The Variables That Actually Determine What You Need 🔍
Quoting a single "best" speed ignores everything that makes your setup unique. Here are the factors that matter most:
Number of simultaneous users and devices A single person streaming alone needs far less than a household with four people on separate video calls while someone else downloads a game. Each active device draws from the same pool of bandwidth.
Types of activities happening at the same time Browsing Twitter while one person streams 4K and another uploads footage to the cloud creates very different demand than one person checking email.
Upload vs. download priority If you work from home, stream to platforms like Twitch or YouTube, or use cloud backup heavily, upload speed matters just as much — sometimes more — than download. Standard cable plans often underserve upload-heavy users.
Latency and jitter, not just speed For gaming and real-time video calls, latency (measured in milliseconds) often matters more than raw Mbps. A 1 Gbps connection with high latency can feel worse for gaming than a 50 Mbps connection with low, stable latency. Jitter — fluctuation in latency — creates the stuttering and lag that ruins calls and games.
Your router and home network A fast internet plan doesn't help if your router is outdated, improperly placed, or shared across too many devices on a congested Wi-Fi band. The connection between your ISP and your home is only one piece of the chain.
Type of internet connectionFiber tends to offer the most consistent speeds with low latency and symmetrical options. Cable is widely available with strong download speeds but often weaker upload performance. DSL varies significantly by distance from infrastructure. Satellite (including newer low-earth orbit options) has improved dramatically but still carries higher latency in many cases. 5G home internet is an emerging option with variable performance depending on location and signal strength.
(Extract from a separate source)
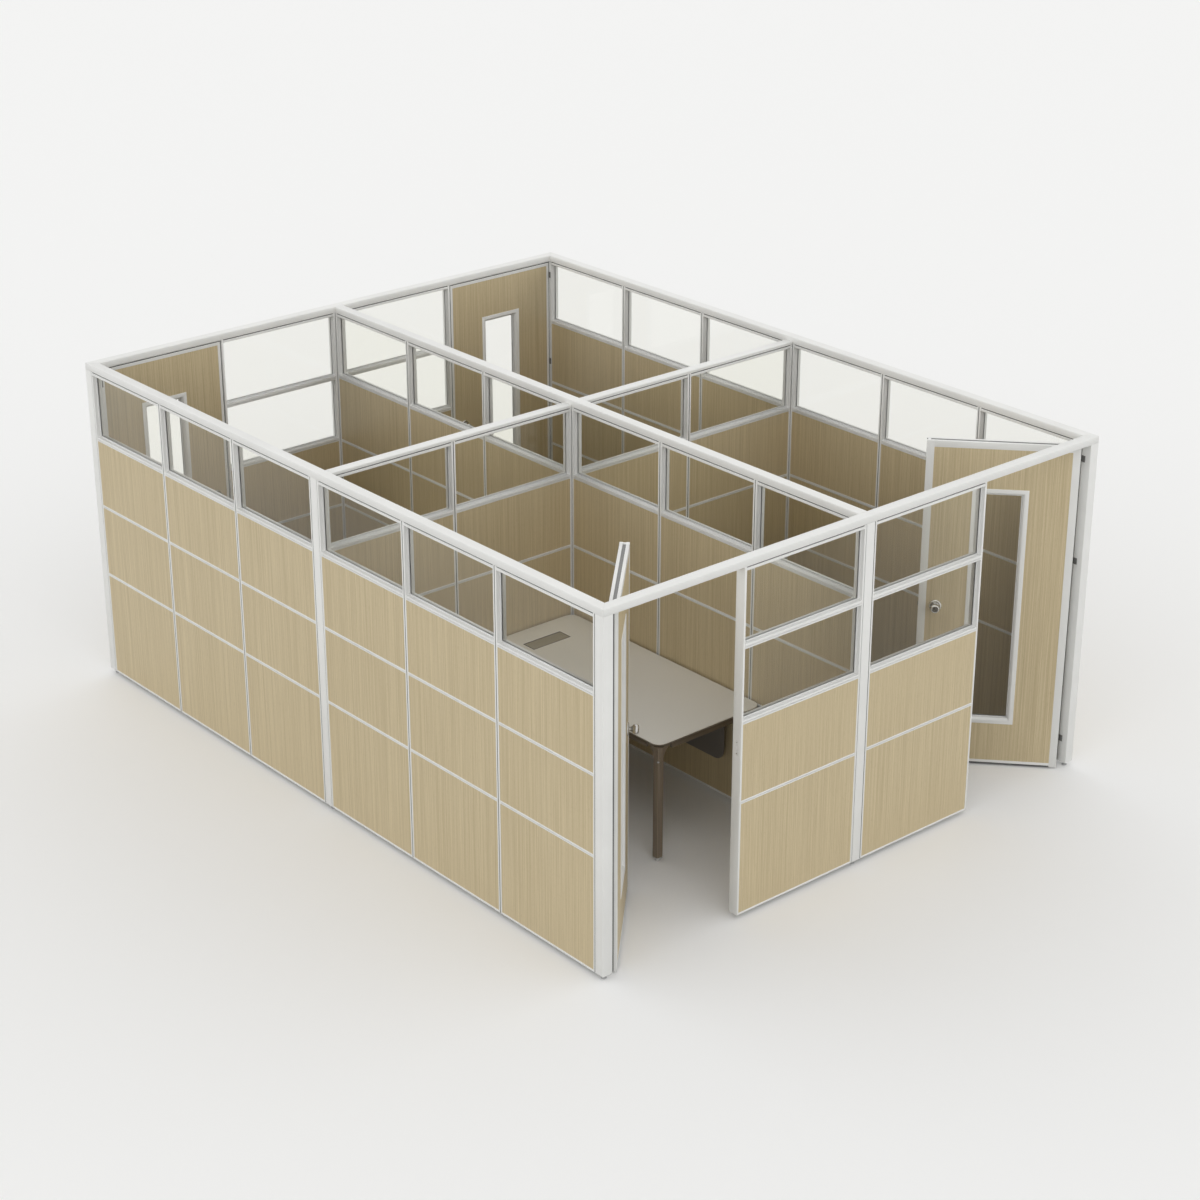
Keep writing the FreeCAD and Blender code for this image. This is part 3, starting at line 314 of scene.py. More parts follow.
def acrylic_finish(name, colour):
    """Smoke grey sheet that lets a little light through."""
    made = Finish(name, colour, 0.30)
    clear = made.add("ShaderNodeBsdfTransparent", {"Color": (0.7, 0.69, 0.68, 1)})
    made.show(0.85, clear, made.shader)
    made.wear(6.0, 0.26, 0.36)
    return made.material


def metal_finish(name, colour, roughness, grain=(60, 60, 900)):
    """Bare metal with fine drawn lines."""
    made = Finish(name, colour, roughness, {"Metallic": 1.0})
    lines = made.noise(1.0, place=made.stretched(*grain))
    made.rough(made.ramp(lines, 0.3, 0.7, roughness * 0.7, roughness * 1.4))
    made.fleck(colour, 0.92, made.noise(40.0), 0.3, 0.7)
    made.bump(lines, 0.04, 0.0002)
    return made.material


def plastic_finish(name, colour, roughness, speckle=0.93, scale=500.0):
    """Plain moulded or pressed surface with a fine speckle."""
    made = Finish(name, colour, roughness)
    made.fleck(colour, speckle, made.noise(scale))
    made.wear(14.0, roughness - 0.04, roughness + 0.06)
    made.bump(made.noise(scale * 1.6), 0.08, 0.0004)
    return made.material


def clear_plastic_finish(name):
    """Milky clear plastic of the glides."""
    made = Finish(name, (0.90, 0.90, 0.89), 0.15, {"Transmission Weight": 0.3, "IOR": 1.46})
    made.bump(made.noise(300.0), 0.05, 0.0003)
    return made.material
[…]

How Different Users Fall on the Spectrum
🧑💻 The solo remote worker running video calls, cloud tools, and general browsing may find 50–100 Mbps download with solid upload (20–30 Mbps or better) more than sufficient — as long as latency is stable.
🎮 The online gamer may care less about raw speed and far more about latency, packet loss, and connection stability. A wired Ethernet connection often matters more than upgrading from 100 Mbps to 500 Mbps.
🎬 The content creator or live streamer uploading large video files or streaming to platforms needs upload speed that most standard cable plans don't prioritize. Symmetric fiber plans or high-upload tiers become genuinely important here.
👨👩👧👦 The busy household with multiple heavy users simultaneously can push into gigabit territory — not because any single task demands it, but because bandwidth gets divided across users and devices in real time.
Casual users — browsing, occasional streaming, light social media — rarely need more than 25–50 Mbps download if they're the only user, though more headroom never hurts.
Speed Isn't the Whole Story
A speed test showing 500 Mbps download sounds impressive, but if your upload is throttled at 10 Mbps and your latency spikes during peak hours, certain tasks will still feel broken. Consistency — getting reliably close to your advertised speeds throughout the day — often matters more than peak numbers.
ISPs advertise "up to" speeds, which reflects ideal conditions. Real-world speeds during peak usage hours can vary significantly, particularly on shared network infrastructure like cable.
What counts as the best speed depends on the full picture of your household: how many people, what they do online, what type of connection is available in your area, the quality of your home network hardware, and how much variation in performance you can tolerate. The numbers in the benchmarks above give you a map — but your actual usage patterns determine which point on that map is home.